▶ [REQUIREMENT]
Filter the records below and copy every line containing the word "their".

──────── EXTRACTED ENTRIES

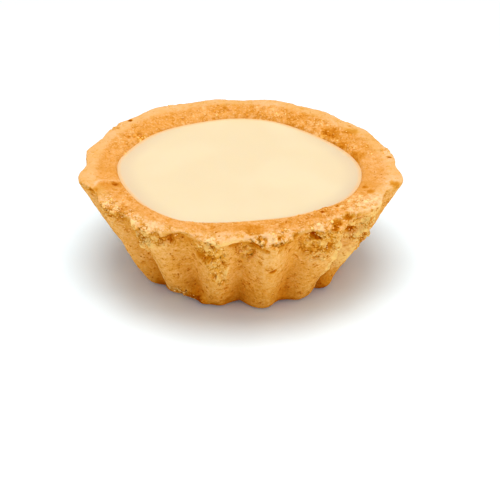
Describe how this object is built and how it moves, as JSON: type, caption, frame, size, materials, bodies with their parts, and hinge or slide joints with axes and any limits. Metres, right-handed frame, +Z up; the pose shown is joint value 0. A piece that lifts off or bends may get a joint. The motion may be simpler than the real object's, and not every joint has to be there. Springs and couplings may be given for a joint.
{
  "type": "milk tart",
  "caption": "Single-portion milk tart: a fluted shortcrust pastry case with a thick uneven rim, filled almost level with smooth set milk custard.",
  "frame": {"origin": "middle of the flat underside, under the centre of the tart's bounding box", "axes": "+Z up out of the custard, -Y to the front of the tart, where its rim is most worn, +X to its right"},
  "size_m": [0.0721, 0.071, 0.024],
  "materials": {
    "shortcrust": "dry, golden baked shortcrust pastry with a fine open crumb where it has broken",
    "custard": "smooth pale cream milk custard, set, with a soft satin surface"
  },
  "bodies": {
    "root": {"pastry_case": "shortcrust", "milk_custard": "custard"}
  },
  "joints": []
}
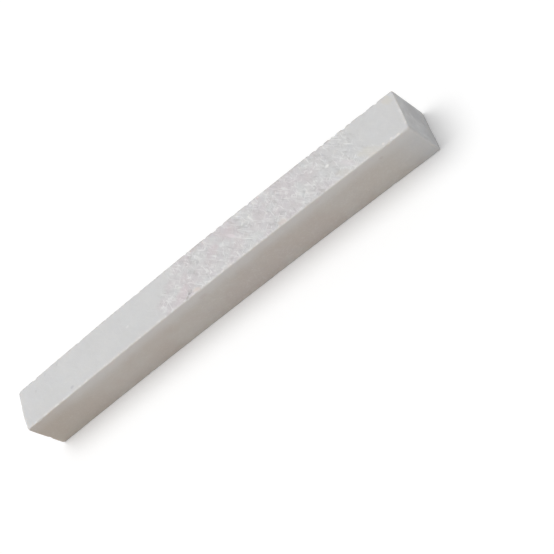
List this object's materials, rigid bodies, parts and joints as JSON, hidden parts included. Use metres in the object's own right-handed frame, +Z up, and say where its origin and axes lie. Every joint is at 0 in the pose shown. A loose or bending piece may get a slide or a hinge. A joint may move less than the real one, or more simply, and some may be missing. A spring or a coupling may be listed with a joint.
{
  "type": "soapstone marking stick",
  "caption": "Square stick of sawn pale soapstone, slightly bowed with flaked arrises, for marking metal, stone and cloth.",
  "frame": {"origin": "centre of the stick's bounding box, on the flat underside that it rests on", "axes": "+X along the stick towards its squarer end, +Y from the hollow front face to the swollen back face, +Z up from the flat underside"},
  "size_m": [0.1006, 0.0104, 0.0099],
  "materials": {
    "soapstone": "sawn and rubbed, matt and faintly waxy"
  },
  "bodies": {
    "root": {"chalk_stick": "soapstone"}
  },
  "joints": []
}
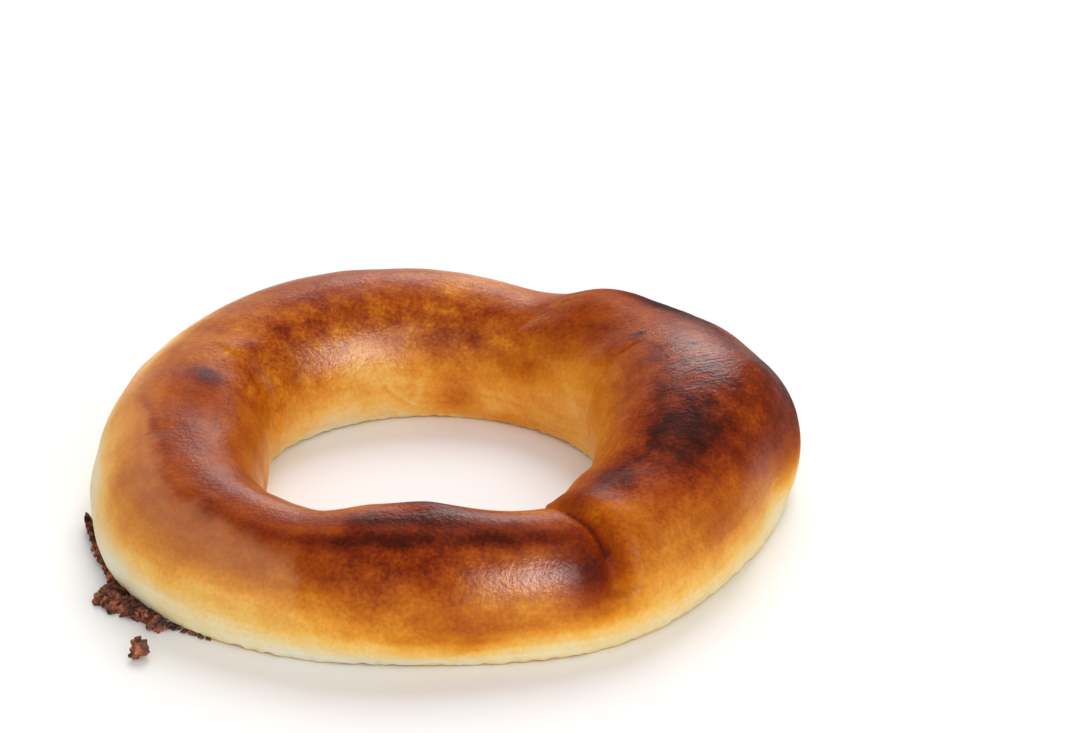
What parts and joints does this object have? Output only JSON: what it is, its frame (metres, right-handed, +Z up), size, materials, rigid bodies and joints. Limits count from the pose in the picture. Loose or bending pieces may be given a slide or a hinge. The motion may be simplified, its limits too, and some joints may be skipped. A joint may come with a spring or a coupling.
{
  "type": "filled bread ring",
  "caption": "Whole baked bread ring, a browned glossy rope of soft dough pressed together at its ends, with a crust of leaked dark filling at its foot.",
  "frame": {"origin": "under the middle of the whole object's box, on the surface that it rests on", "axes": "+Z up through the hole; -Y towards the side with the joint of the rope's two ends at its right; +X towards the thick end"},
  "size_m": [0.1656, 0.1562, 0.0339],
  "materials": {
    "crust": "glossy egg-washed bread crust, cream at the foot, golden on the sides and burnt brown on top",
    "baked_filling": "matt, flaky, baked-dry dark brown filling"
  },
  "bodies": {
    "root": {"bread_ring": "crust", "leaked_filling": "baked_filling"}
  },
  "joints": []
}
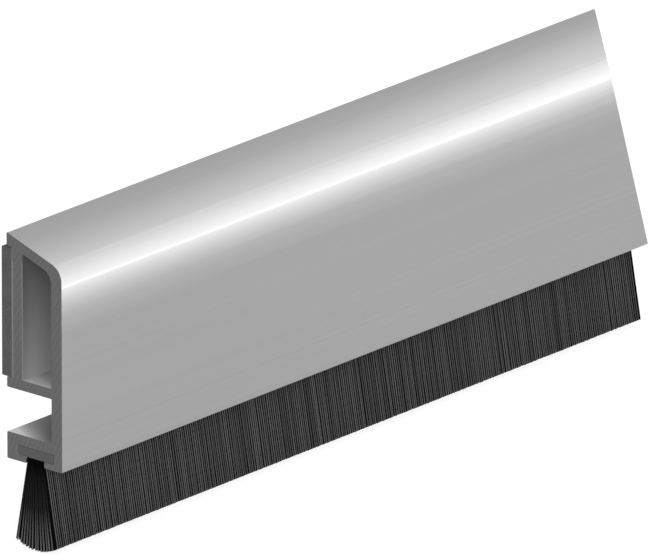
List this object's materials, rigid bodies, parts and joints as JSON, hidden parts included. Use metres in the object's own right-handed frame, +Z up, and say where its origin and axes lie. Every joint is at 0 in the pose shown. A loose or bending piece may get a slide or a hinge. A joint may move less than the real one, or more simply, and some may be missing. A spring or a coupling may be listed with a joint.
{
  "type": "door bottom seal strip",
  "caption": "Short length of hollow aluminium carrier with foam tape on its back and a fanned black brush hanging from a channel in its foot, to seal the gap under a door.",
  "frame": {"origin": "centre of the outer face of the adhesive tape, the face that is stuck to the door", "axes": "+X along the strip towards its raked end, +Y into the door, so -Y is the front that faces the room, +Z up"},
  "size_m": [0.1254, 0.0109, 0.0453],
  "materials": {
    "satin_aluminium": "satin mill finish with fine die lines along the strip, sawn ends",
    "grey_foam": "dark grey closed-cell foam with fine pores",
    "backing_plastic": "matte dark grey extruded plastic",
    "black_bristle": "black nylon filaments with a soft sheen"
  },
  "bodies": {
    "root": {"carrier_profile": "satin_aluminium", "adhesive_tape": "grey_foam", "brush_backing": "backing_plastic", "bristles": "black_bristle"}
  },
  "joints": []
}
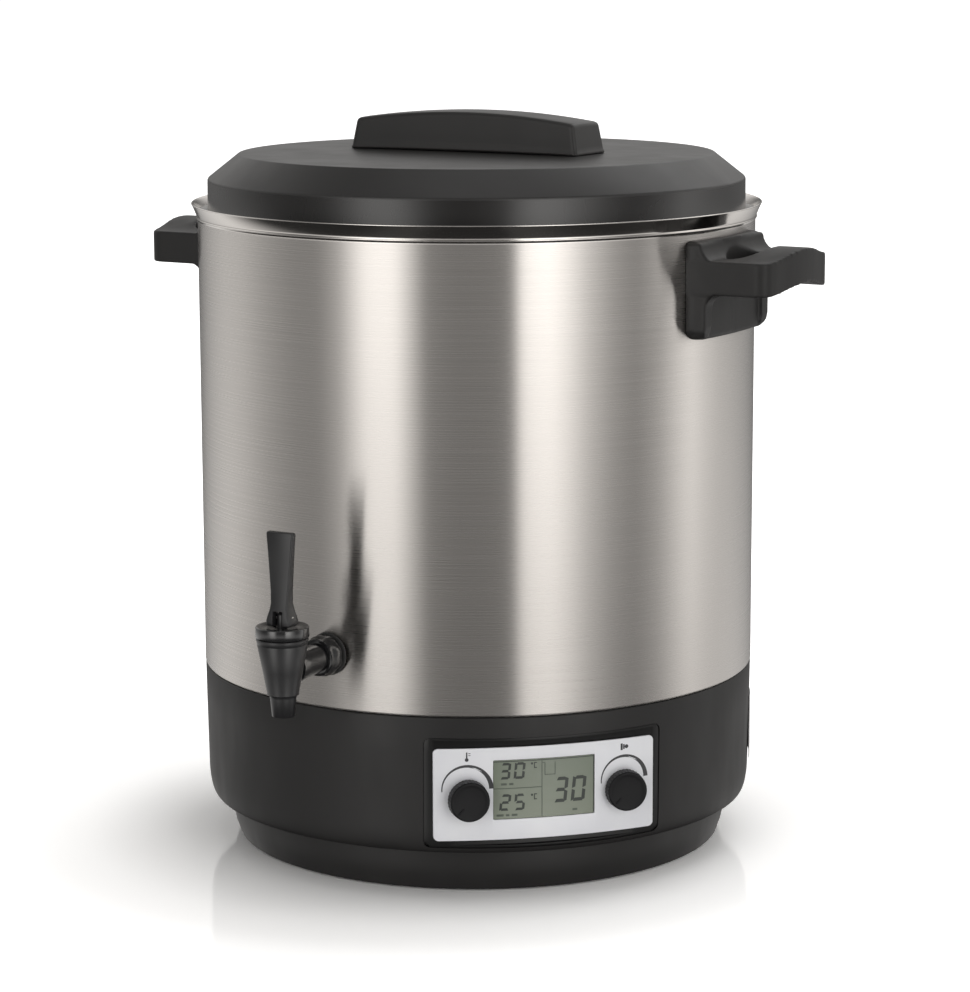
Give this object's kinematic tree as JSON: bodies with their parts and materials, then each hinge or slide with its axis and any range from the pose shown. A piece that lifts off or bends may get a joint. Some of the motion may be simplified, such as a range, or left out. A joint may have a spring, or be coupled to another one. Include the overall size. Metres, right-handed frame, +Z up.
{
  "type": "yogurt maker",
  "caption": "Electric yogurt maker: stainless pot with lid, side handles and drain tap on a black base with two dials and a display.",
  "frame": {"origin": "centre of the whole object's footprint, on the surface it stands on", "axes": "+Z up along the pot's axis, -Y towards the drain tap, side handles along +X and -X"},
  "size_m": [0.45, 0.4138, 0.4538],
  "materials": {
    "stainless_steel": "brushed around the pot, satin",
    "zinc_steel": "zinc plated, semi-bright",
    "spring_steel": "drawn wire",
    "aluminium": "mill finish",
    "black_plastic": "fine satin moulding grain",
    "panel_plastic": "glossy black",
    "knob_plastic": "satin, turned cap",
    "tap_plastic": "semi-gloss moulding",
    "rubber": "matt",
    "silicone": "translucent white, matt",
    "circuit_board": "solder mask",
    "component_plastic": "moulded",
    "bezel_paint": "silver-white, satin",
    "display_lens": "liquid crystal display behind a clear window",
    "rating_label": "blank printed film"
  },
  "bodies": {
    "cooker": {"pot_wall": "stainless_steel", "pot_floor": "stainless_steel", "tap_spring": "spring_steel", "base_housing": "black_plastic", "base_tray": "black_plastic", "panel_frame": "panel_plastic", "panel_bezel": "bezel_paint", "lcd_lens": "display_lens", "lcd_module": "component_plastic", "control_board": "circuit_board", "temperature_encoder": "component_plastic", "timer_encoder": "component_plastic", "heat_spreader": "aluminium", "heating_element": "zinc_steel", "heat_shield": "aluminium", "overheat_cutout": "component_plastic", "temperature_sensor": "zinc_steel", "pot_stud": "zinc_steel", "pot_nut": "zinc_steel", "power_board": "circuit_board", "power_relay": "component_plastic", "power_terminals": "component_plastic", "cable_gland": "black_plastic", "rating_plate": "rating_label", "side_handle_left": "black_plastic", "side_handle_right": "black_plastic", "tap_body": "tap_plastic", "tap_bonnet": "tap_plastic", "tap_outer_nut": "tap_plastic", "tap_inner_nut": "tap_plastic", "tap_outer_washer": "silicone", "tap_inner_washer": "silicone", "rubber_foot_1": "rubber", "base_screw_1": "zinc_steel", "rubber_foot_2": "rubber", "base_screw_2": "zinc_steel", "rubber_foot_3": "rubber", "base_screw_3": "zinc_steel", "rubber_foot_4": "rubber", "base_screw_4": "zinc_steel", "handle_screw_left_front": "zinc_steel", "handle_screw_left_rear": "zinc_steel", "handle_screw_right_front": "zinc_steel", "handle_screw_right_rear": "zinc_steel"},
    "lid": {"lid_shell": "black_plastic", "lid_handle": "black_plastic", "lid_screw_left": "zinc_steel", "lid_screw_right": "zinc_steel"},
    "tap_plunger": {"tap_stem": "tap_plastic", "tap_seal_cup": "silicone"},
    "tap_handle": {"tap_lever": "tap_plastic", "tap_lever_pin": "zinc_steel"},
    "temperature_dial": {"temperature_knob": "knob_plastic", "temperature_shaft": "zinc_steel"},
    "timer_dial": {"timer_knob": "knob_plastic", "timer_shaft": "zinc_steel"}
  },
  "joints": [
    {"name": "lid_lift", "type": "slide", "parent": "cooker", "child": "lid", "axis": [0, 0, 1], "range_m": [0, 0.15]},
    {"name": "plunger_lift", "type": "slide", "parent": "cooker", "child": "tap_plunger", "axis": [0, 0, 1], "range_m": [0, 0.003], "deforming": ["tap_spring"]},
    {"name": "lever_tilt", "type": "hinge", "parent": "tap_plunger", "child": "tap_handle", "pos_m": [0, -0.1913, 0.1752], "axis": [1, 0, 0], "range_deg": [0, 50], "stiffness_Nm_per_rad": 0.3, "springref_deg": -8.59},
    {"name": "temperature_turn", "type": "hinge", "parent": "cooker", "child": "temperature_dial", "pos_m": [0.08695, -0.12662, 0.0617], "axis": [0.7009, -0.7133, 0], "continuous": true},
    {"name": "timer_turn", "type": "hinge", "parent": "cooker", "child": "timer_dial", "pos_m": [0.15528, -0.05948, 0.0617], "axis": [0.7009, -0.7133, 0], "continuous": true}
  ],
  "couplings": [
    {"joint": "plunger_lift", "follows": "lever_tilt", "m_per_rad": 0.003437}
  ]
}
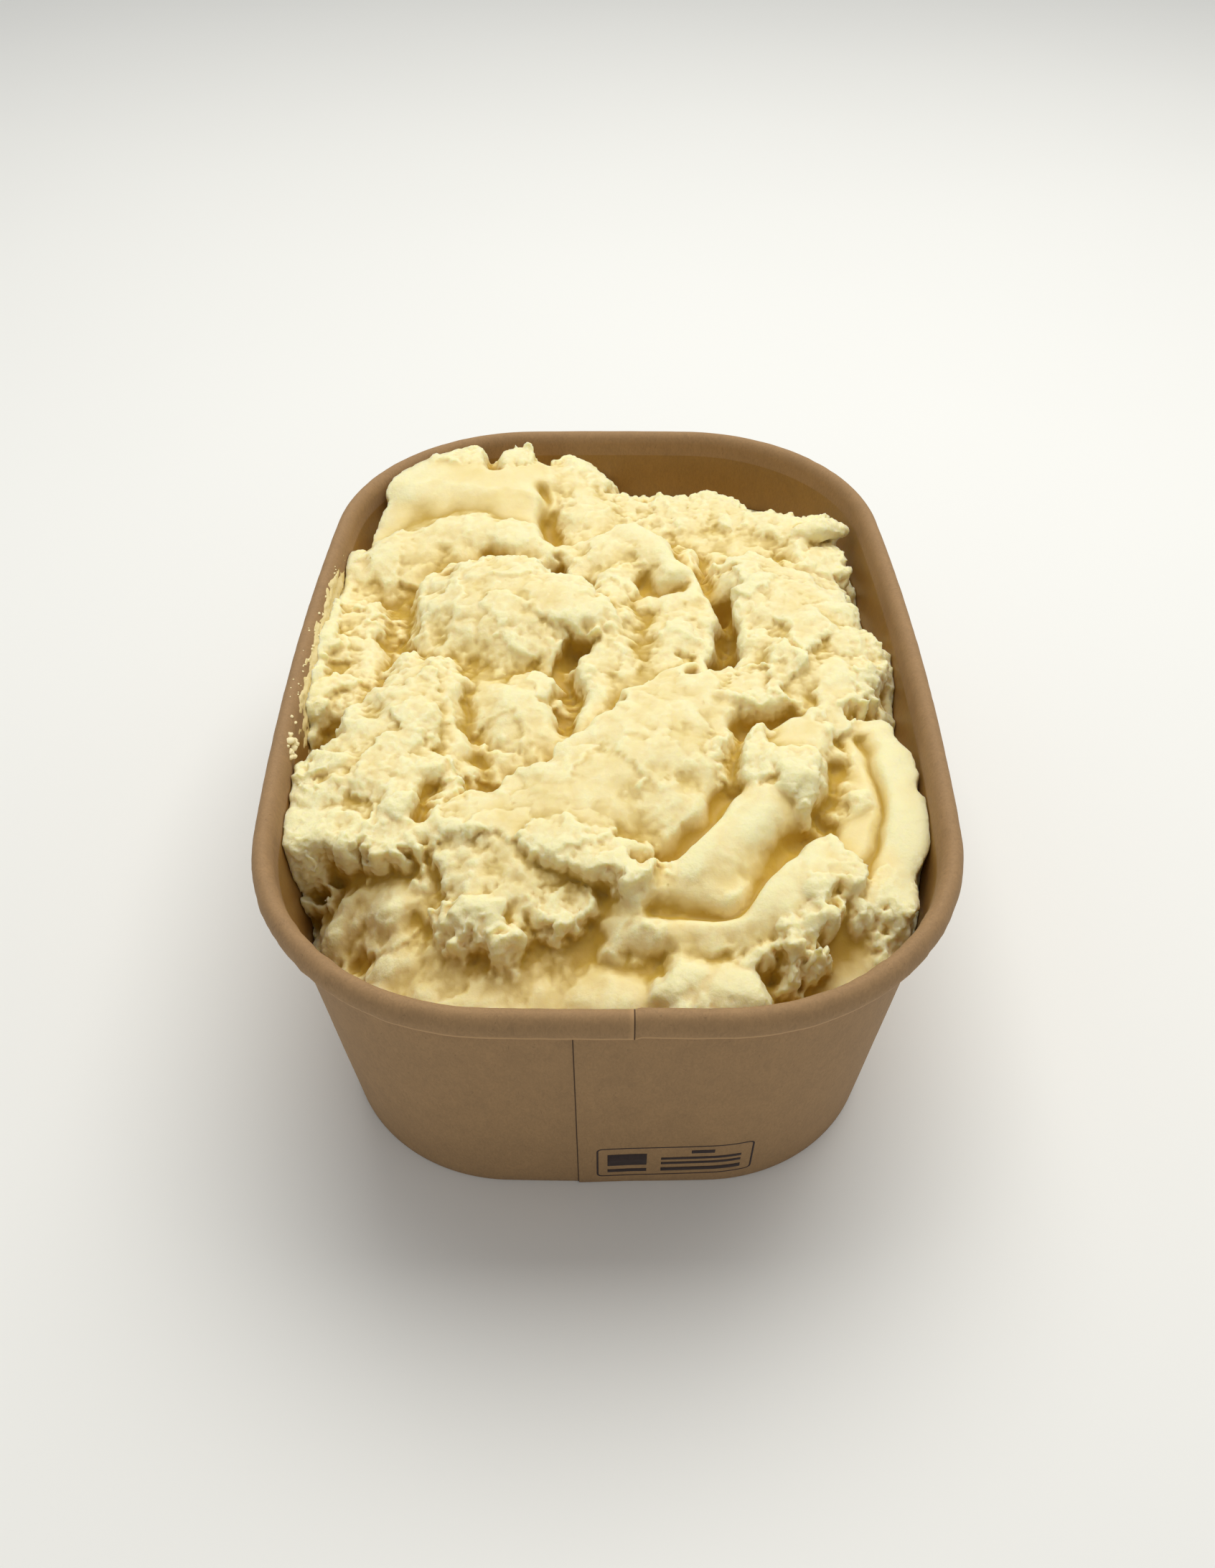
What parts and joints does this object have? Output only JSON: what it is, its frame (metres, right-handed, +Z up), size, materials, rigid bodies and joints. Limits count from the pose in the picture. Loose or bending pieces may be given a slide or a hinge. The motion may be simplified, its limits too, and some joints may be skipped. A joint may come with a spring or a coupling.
{
  "type": "mashed potato side in a paper bowl",
  "caption": "Heap of spooned mashed potato filling a rectangular kraft-paper bowl with rounded corners, a rolled rim and a recessed base.",
  "frame": {"origin": "middle of the foot's underside, on the surface that the bowl stands on", "axes": "+Z up, Y along the long side of the bowl with the lap seam at its -Y end, X across"},
  "size_m": [0.12, 0.172, 0.0621],
  "materials": {
    "kraft_outside": "unbleached kraft board with a fine fibre speckle, matt outside and lightly coated inside",
    "kraft_base": "unbleached kraft board, matt",
    "mash": "moist, soft and slightly translucent pale butter-yellow mash, smooth where swiped and crumbly where torn"
  },
  "bodies": {
    "root": {"sidewall": "kraft_outside", "base": "kraft_base", "mash": "mash"}
  },
  "joints": []
}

────────────────

▶ [FINAL RESULT]
Describe how this object is built and how it moves, as JSON: type, caption, frame, size, materials, bodies with their parts, and hinge or slide joints with axes and any limits. Metres, right-handed frame, +Z up; the pose shown is joint value 0. A piece that lifts off or bends may get a joint. The motion may be simpler than the real object's, and not every joint has to be there. Springs and couplings may be given for a joint.
Give this object's kinematic tree as JSON: bodies with their parts and materials, then each hinge or slide with its axis and any range from the pose shown. A piece that lifts off or bends may get a joint. Some of the motion may be simplified, such as a range, or left out. A joint may have a spring, or be coupled to another one. Include the overall size. Metres, right-handed frame, +Z up.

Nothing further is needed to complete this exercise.